Moscow-based Rose Marketing is joining the race to enter the Cuban market, announcing plans to become among the first marketing services firms to launch in the country with PR part of the offer.
HAVANA, Dec. 19th Rose, which says it was the first independent marketing agency to launch in the Soviet Union in 1989, has joined firms such as WPP and Llorente & Cuenca in targeting Cuba.
It follows a thawing of relations with the US, which is set to end its five-decade-old embargo on Cuba.
In a statement, Rose said it planned to be among the first marketing firms to launch its services in Havana, where it hoped to expand into a full-service PR, advertising, media and marketing services group.
No timescale has been given for opening in the country, but Rose said the plan was to launch with a “well-trained Cuban team” under Rose general director Galina Savina.
Rose said it had already begun working in Havana as it did in Moscow: “by installing a representative to explore opportunities, establishing a local team, advising its clients on how best to enter the market, making business introductions and developing localised marketing programmes”.
The agency said: “Cuba currently has little to no advertising or public relations and so far prohibits mass media from accepting ads. However, marketing is becoming more important to Cuban state enterprises, international joint ventures and to the new, fast-growing private sector businesses.

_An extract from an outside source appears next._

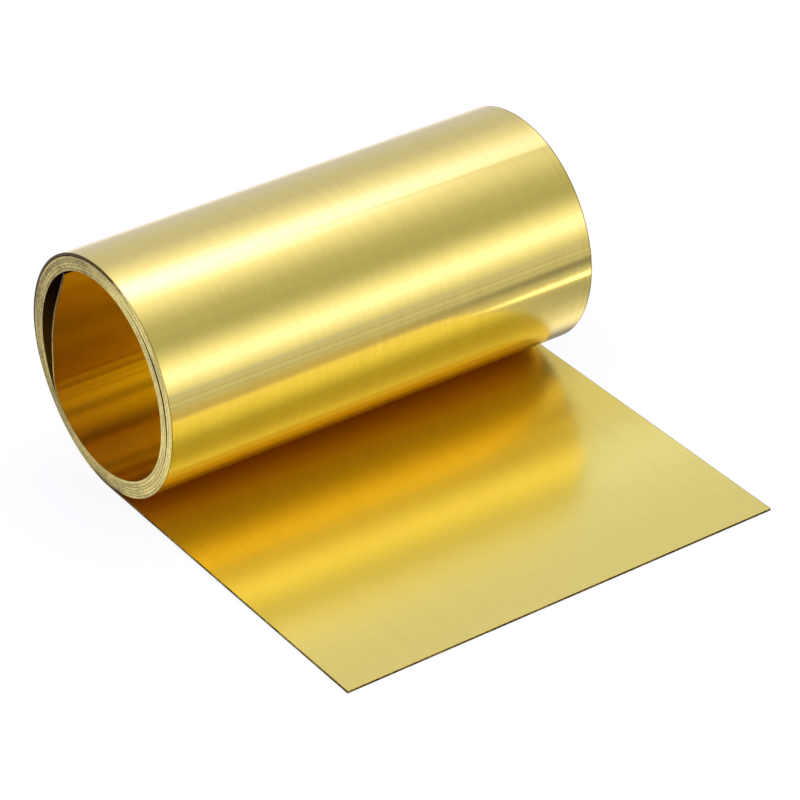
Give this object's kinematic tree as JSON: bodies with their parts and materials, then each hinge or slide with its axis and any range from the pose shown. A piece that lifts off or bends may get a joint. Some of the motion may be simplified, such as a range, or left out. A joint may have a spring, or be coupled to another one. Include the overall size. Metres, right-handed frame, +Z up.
{
  "type": "brass sheet roll",
  "caption": "Thin brass sheet wound into an open coil that lies on its side, with its outer end unrolled flat in front.",
  "frame": {"origin": "middle of the underside: the centre of the box around the whole roll, at floor height", "axes": "+X along the coil's axis, +Z up, and the unrolled end of the sheet points to -Y"},
  "size_m": [0.1, 0.1074, 0.0505],
  "materials": {
    "brass": "satin, rolled, with fine lines along the sheet"
  },
  "bodies": {
    "root": {"brass_sheet": "brass"}
  },
  "joints": []
}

Rose plans to use its first-mover strategy to ensure it is positioned to grow as the Cuban market for its services takes off.”
Savina said Rose began one of the first PR agencies in Russia. “To the extent the government permits us, we will do the same in Cuba,” she stated.
“It is inevitable that Cuba’s leaders will lower barriers to marketing communications because it is essential to economic growth in a competitive marketplace.”
The agency plans to run Cuba’s first Marketing & Media Summit in Havana in the first half of 2016.
Rose was founded in Boston, US, in 1984 but moved its operations to the Soviet Union five years later amid the collapse of communism. The firm has worked with major brands and companies including Coca-Cola, Citibank, Gillette, GlaxoSmithKline, Logitech, P&G, Samsung, Starbucks, Tourism Malaysia and Volvo.
Rose faces competition from Western firms that are making steps in Cuba or looking seriously at the possibilities.
In July, WPP-owned Burson-Marsteller announced it had launched a service for clients that are planning to enter the Cuban market. Writing in The Daily Telegraph, WPP chief executive Sir Martin Sorrell said: “WPP’s Man in Havana is now in place.”
Also that month, José Antonio Llorente, president of Spanish-owned agency Llorente & Cuenca, told PRWeek he planned to open an office in Cuba following a €6.4m ($7.1m, £4.6m) capital injection.